● **Given exercise**: Quote the full listing word for word.

>> Begin Data shown

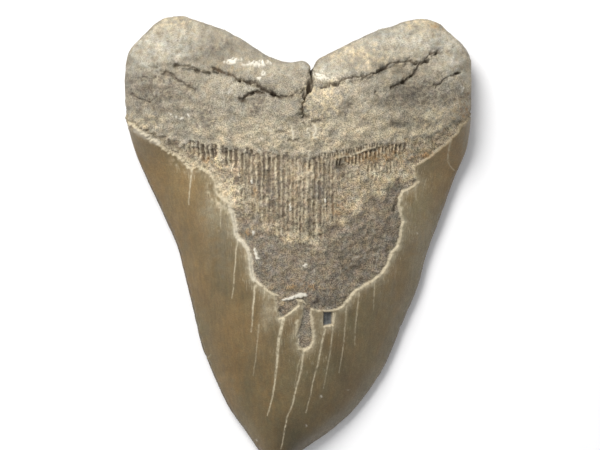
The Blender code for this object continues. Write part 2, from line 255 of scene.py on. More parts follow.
def nearest_rim(x, y):
    """Distance to the root's rim, and the rim's nearest place, worked out in batches."""
    a = root_rim[:-1]
    run = root_rim[1:] - a
    length2 = np.maximum((run ** 2).sum(axis=1), 1e-9)
    found = np.empty((3, len(x)))
    for start in range(0, len(x), 4000):
        part = slice(start, start + 4000)
        px, py = x[part, None], y[part, None]
        t = unit(((px - a[:, 0]) * run[:, 0] + (py - a[:, 1]) * run[:, 1]) / length2)
        near_x, near_y = a[:, 0] + t * run[:, 0], a[:, 1] + t * run[:, 1]
        distance = np.hypot(px - near_x, py - near_y)
        best = distance.argmin(axis=1)
        rows = np.arange(len(best))
        found[:, part] = distance[rows, best], near_x[rows, best], near_y[rows, best]
    return found


def crown_reach(x, y):
    """0 on the crown's middle line, 1 on its cutting edges."""
    left = np.interp(y, left_edge[:, 1], left_edge[:, 0])
    right = np.interp(y, right_edge[:, 1], right_edge[:, 0])
    half = np.maximum((right - left) / 2, 0.05)
    return unit(np.abs(x - (left + right) / 2) / half)


def rim_height(x, y):
    root = RIM_Z + (NOTCH_RIM_Z - RIM_Z) * bump(x, 4.6, 18) * ramp(40, 58, y)
    return np.where(y < SHOULDER_Y, edge_height(y), root)


def rounding(distance):
    """Quarter circle from 0 at the rim to 1 at RIM_ROUND and beyond."""
    beyond = unit(1 - distance / RIM_ROUND)
    return np.sqrt(1 - beyond ** 2)


def upper_z(x, y, distance):
    """Height of the upper, tongue-side face."""
    rim = rim_height(x, y)
    lens = (1 - crown_reach(x, y) ** LENS_POWER) ** 0.95
    crown = rim + (upper_middle(y) - rim) * lens
    full = upper_lobe(y) + (upper_middle(y) - upper_lobe(y)) * bump(x, 0, BULGE_WIDTH)
    full = full - 3 * bump(x, 4.6, 9) * ramp(46, 62, y)
    root = rim + (full - rim) * rounding(distance)
    return crown + (root - crown) * ramp(24, 44, y)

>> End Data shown

● **Task answer**:
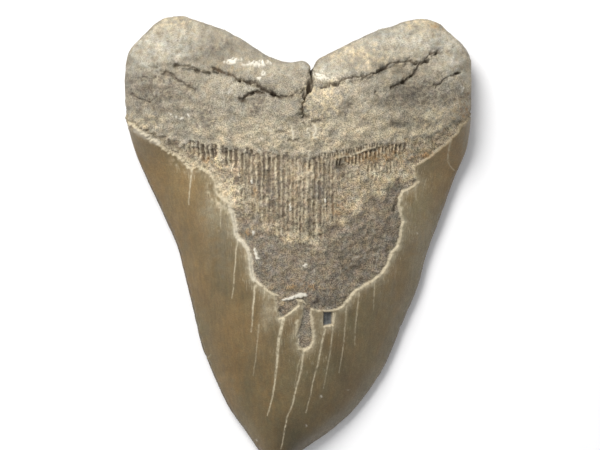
The Blender code for this object continues. Write part 2, from line 255 of scene.py on. More parts follow.
def nearest_rim(x, y):
    """Distance to the root's rim, and the rim's nearest place, worked out in batches."""
    a = root_rim[:-1]
    run = root_rim[1:] - a
    length2 = np.maximum((run ** 2).sum(axis=1), 1e-9)
    found = np.empty((3, len(x)))
    for start in range(0, len(x), 4000):
        part = slice(start, start + 4000)
        px, py = x[part, None], y[part, None]
        t = unit(((px - a[:, 0]) * run[:, 0] + (py - a[:, 1]) * run[:, 1]) / length2)
        near_x, near_y = a[:, 0] + t * run[:, 0], a[:, 1] + t * run[:, 1]
        distance = np.hypot(px - near_x, py - near_y)
        best = distance.argmin(axis=1)
        rows = np.arange(len(best))
        found[:, part] = distance[rows, best], near_x[rows, best], near_y[rows, best]
    return found


def crown_reach(x, y):
    """0 on the crown's middle line, 1 on its cutting edges."""
    left = np.interp(y, left_edge[:, 1], left_edge[:, 0])
    right = np.interp(y, right_edge[:, 1], right_edge[:, 0])
    half = np.maximum((right - left) / 2, 0.05)
    return unit(np.abs(x - (left + right) / 2) / half)


def rim_height(x, y):
    root = RIM_Z + (NOTCH_RIM_Z - RIM_Z) * bump(x, 4.6, 18) * ramp(40, 58, y)
    return np.where(y < SHOULDER_Y, edge_height(y), root)


def rounding(distance):
    """Quarter circle from 0 at the rim to 1 at RIM_ROUND and beyond."""
    beyond = unit(1 - distance / RIM_ROUND)
    return np.sqrt(1 - beyond ** 2)


def upper_z(x, y, distance):
    """Height of the upper, tongue-side face."""
    rim = rim_height(x, y)
    lens = (1 - crown_reach(x, y) ** LENS_POWER) ** 0.95
    crown = rim + (upper_middle(y) - rim) * lens
    full = upper_lobe(y) + (upper_middle(y) - upper_lobe(y)) * bump(x, 0, BULGE_WIDTH)
    full = full - 3 * bump(x, 4.6, 9) * ramp(46, 62, y)
    root = rim + (full - rim) * rounding(distance)
    return crown + (root - crown) * ramp(24, 44, y)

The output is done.